• [Data provided]

____

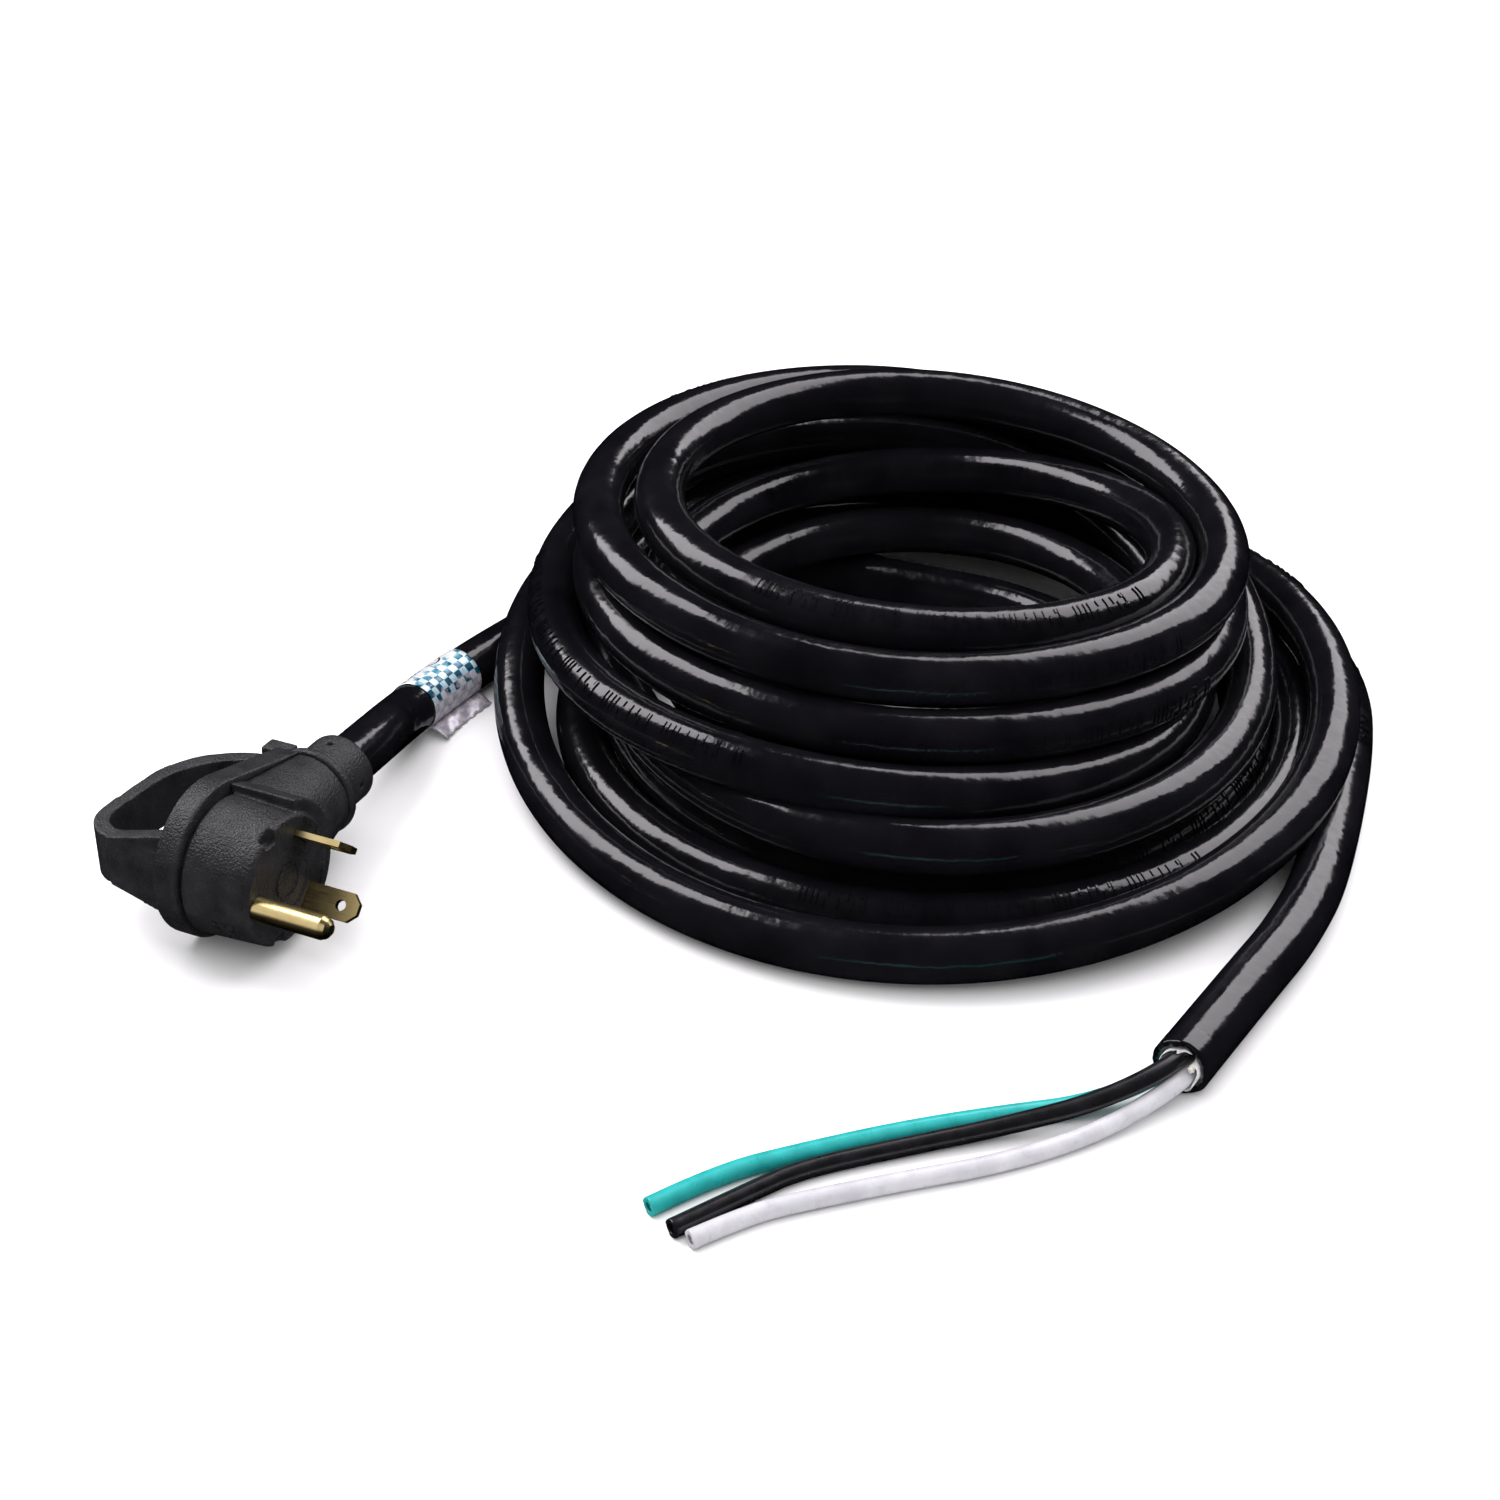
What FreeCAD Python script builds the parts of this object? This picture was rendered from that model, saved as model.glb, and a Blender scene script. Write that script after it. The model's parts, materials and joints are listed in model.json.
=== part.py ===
"""30 A shore power cord: right-angle grip plug, coiled three-core cord, stripped far end.

Millimetres throughout.  World frame: +X is the way the blades point, +Y is the way the cord
leaves the plug, +Z is up, and the floor is z = 0.  The plug is drawn in its own frame (axis of
the round body along X, cord exit along Y) and then placed by place_plug_piece().
"""
import FreeCAD
import Part
import math
import os

from FreeCAD import Vector

# ---------------------------------------------------------------- driving dimensions
DIMENSIONS = [
    ("cord_diameter", 16.0, "outside of the jacket"),
    ("cord_bore", 11.6, "inside of the jacket where it is stripped"),
    ("core_diameter", 5.0, "insulated conductor"),
    ("strand_diameter", 3.0, "bare 10 AWG strand bundle"),
    ("core_pitch_radius", 2.95, "conductor centre from the cord centre"),
    ("axis_y", -18.9, "world y of the plug body axis"),
    ("axis_height", 23.3, "world height of the plug body axis"),
    ("tip_angle", 2.5, "how far the cord exit points down, degrees"),
    ("face_x", 18.5, "blade face of the plug"),
    ("face_radius", 19.0, "round body at the face"),
    ("shell_radius", 20.0, "round body at the rear"),
    ("shell_rear_x", -2.4, "rear end of the round body"),
    ("groove_depth", 1.3, "groove between the round body and the grip frame"),
    ("root_radius", 22.0, "body where the neck starts"),
    ("root_front_x", 17.0, "front of the neck root"),
    ("frame_front_x", -3.7, "front of the grip frame plate"),
    ("frame_rear_x", -11.0, "rear of the grip frame plate"),
    ("frame_radius", 23.0, "grip frame plate round the body"),
    ("frame_offset", 2.0, "centre of that round above the body axis"),
    ("neck_end_y", 41.0, "end of the neck"),
    ("neck_radius", 18.5, "neck at its root"),
    ("neck_end_radius", 13.0, "neck at its end"),
    ("exit_x", -1.0, "cord exit axis"),
    ("exit_bore_radius", 8.05, "bore of the plug and its strain relief round the cord"),
    ("flange_radius", 14.0, "strain relief flange"),
    ("sleeve_radius", 11.0, "strain relief sleeve"),
    ("sleeve_end_y", 58.5, "end of the sleeve"),
    ("jacket_end_y", 36.0, "where the jacket stops inside the neck"),
    ("grip_height", 16.0, "depth of the finger loop"),
    ("blade_y", 8.0, "blade centre from the body axis"),
    ("blade_z", 10.0, "blade centre from the mid plane"),
    ("blade_width", 8.4, "blade width"),
    ("blade_thickness", 1.7, "blade thickness"),
    ("blade_length", 17.0, "blade beyond the face"),
    ("pin_y", -14.9, "ground pin centre"),
    ("pin_radius", 3.4, "ground pin radius"),
    ("pin_length", 23.7, "ground pin beyond the face"),
    ("pin_shank_radius", 3.0, "ground pin inside the moulding"),
    ("pin_step", 0.3, "where the full pin starts, beyond the face"),
    ("shank_rear_x", 3.4, "rear end of the blade shanks"),
    ("barrel_radius", 2.4, "crimp barrel outside"),
    ("barrel_length", 6.0, "crimp barrel length"),
    ("bridge_radius", 17.6, "blade holder radius"),
    ("bridge_x", 7.0, "rear face of the blade holder"),
    ("bridge_thickness", 5.0, "blade holder thickness"),
    ("wrap_wall", 0.3, "paper separator wall"),
    ("filler_radius", 0.8, "filler string radius"),
    ("strip_depth", 24.0, "how far the bore is modelled into the cut end"),
    ("label_wall", 0.35, "label film and glue"),
]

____

Display every line of the listing that contains the string "FreeCAD".

What FreeCAD Python script builds the parts of this object? This picture was rendered from that model, saved as model.glb, and a Blender scene script. Write that script after it. The model's parts, materials and joints are listed in model.json.
import FreeCAD
from FreeCAD import Vector